Skip to content

Model Inference

The inference pipeline generates predictions using trained MLflow models with explicit parameter requirements.

How It Works

The predict_model.py module follows a straightforward workflow:

def predict_model(
    model_uri: Optional[str] = None, 
    model_type: Optional[str] = None, 
    input_path: Optional[str] = None, 
    output_path: Optional[str] = None
) -> pd.DataFrame:
    """Generate predictions from MLflow model and save to CSV.

    Complete pipeline: validate inputs, load model, prepare data,
    predict probabilities (with fallback), save results.
    """
    config = load_config()

    # Setup MLflow - Connect to tracking server
    _setup_mlflow(config)

    # Validate Parameters - Check all required params
    model_uri = _validate_model_uri(model_uri)
    input_path, output_path = _validate_paths(input_path, output_path)

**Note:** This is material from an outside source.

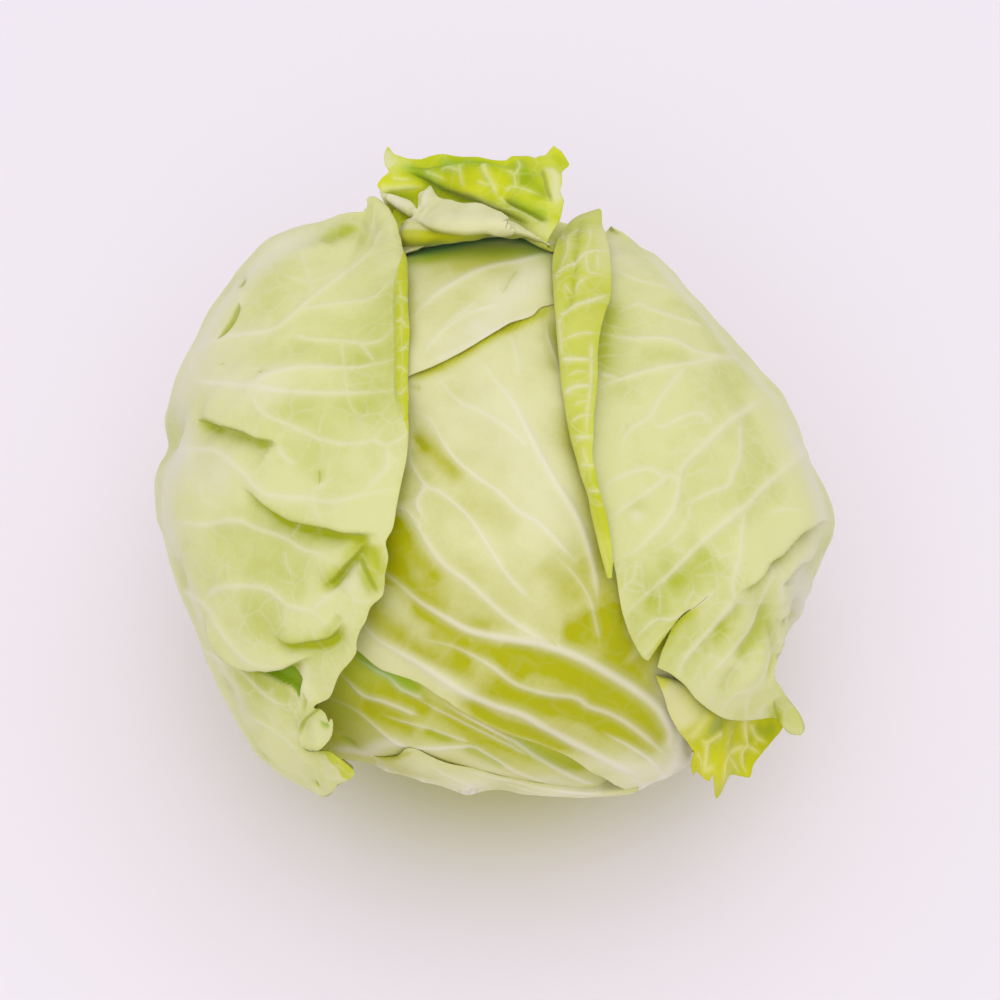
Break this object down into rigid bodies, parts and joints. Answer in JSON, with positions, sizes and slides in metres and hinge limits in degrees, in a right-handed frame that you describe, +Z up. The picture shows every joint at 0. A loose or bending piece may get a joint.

    # Load Model - Use algorithm-specific MLflow flavors
    model = _load_model(model_uri, model_type, config)

    # Process Data - Load and prepare prediction data
    input_data = pd.read_csv(input_path)
    prediction_data, ids, id_col = _prepare_prediction_data(input_data, config, model)

    # Generate Predictions - Try probabilities, fallback to predictions
    try:
        probabilities = model.predict_proba(prediction_data)[:, 1]
        predictions = probabilities.round(3)
    except AttributeError:
        predictions = model.predict(prediction_data)

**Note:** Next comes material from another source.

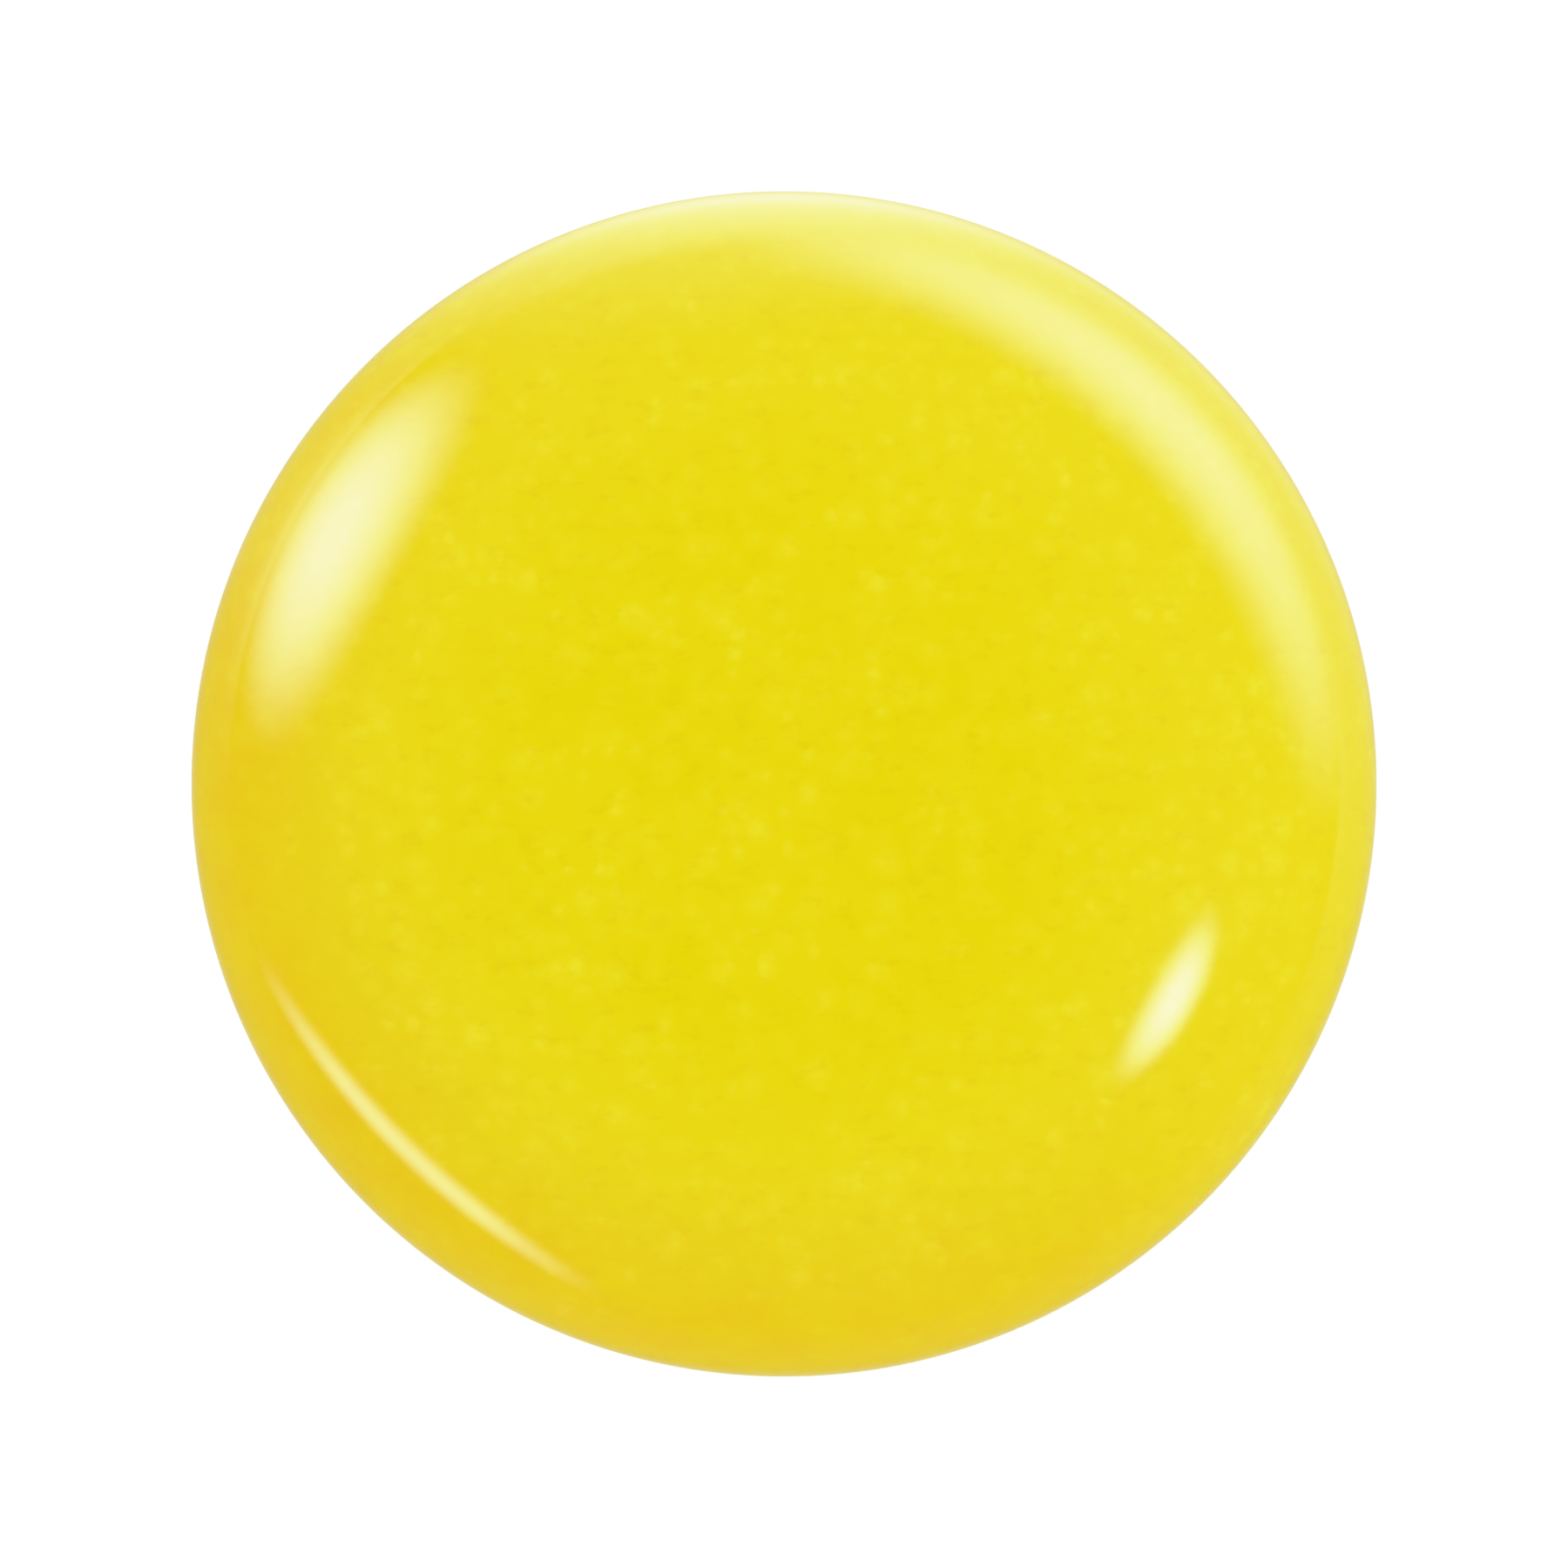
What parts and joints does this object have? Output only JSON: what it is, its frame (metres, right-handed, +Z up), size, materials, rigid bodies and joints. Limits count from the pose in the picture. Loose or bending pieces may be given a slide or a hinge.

    # Save Output - Create and save Kaggle-compatible CSV
    predictions_df = _create_predictions_dataframe(predictions, ids, id_col)
    _save_predictions(predictions_df, output_path)

    return predictions_df

The pipeline uses explicit validation at each step, failing fast with clear error messages if any requirements are not met.

Usage

Command Line

# Direct Python execution (Example selecting model and version)
python -m src.models.predict_model \
      --model-uri models:/bank-client-subscription-classifier-xgboost/10 \
      --model-type xgboost \
      --input-path data/processed/test_processed.csv \
      --output-path data/predictions/xgboost_predictions.csv

# MLflow entry point (Exmample selecting run directly)
mlflow run . -e predict \
    -P model_uri=runs:/f2c64e293c9246fa904dd6f66bce8c9f/model \
    -P model_type=xgboost \
    -P input_path=data/processed/test_processed.csv \
    -P output_path=data/predictions/xgboost_submission.csv

Programmatic Usage

from src.models.predict_model import predict_model

predictions_df = predict_model(
    model_uri="models:/BankSubscriptionClassifier-xgboost/1",
    model_type="xgboost",
    input_path="data/processed/test_processed.csv",
    output_path="data/predictions/final_submission.csv"
)

Parameters

All parameters are required:

  • model_uri: MLflow model URI (e.g., models:/model-name/version)
  • model_type: Algorithm type - lightgbm, xgboost, or catboost
  • input_path: Path to input CSV file
  • output_path: Path to save predictions CSV file

Output Format

Generates Kaggle-compatible CSV files:

id,y
45211,0.127
45212,0.892
45213,0.034
  • ID column: Preserves test data IDs
  • Target column: Named 'y' with probability values (0-1)
  • Precision: Rounded to 3 decimal places

Distribution Analysis

A validation step in model inference is comparing the prediction distribution against the training target distribution. This analysis helps detect potential model issues, particularly in imbalanced datasets where models might predict a single class for all samples.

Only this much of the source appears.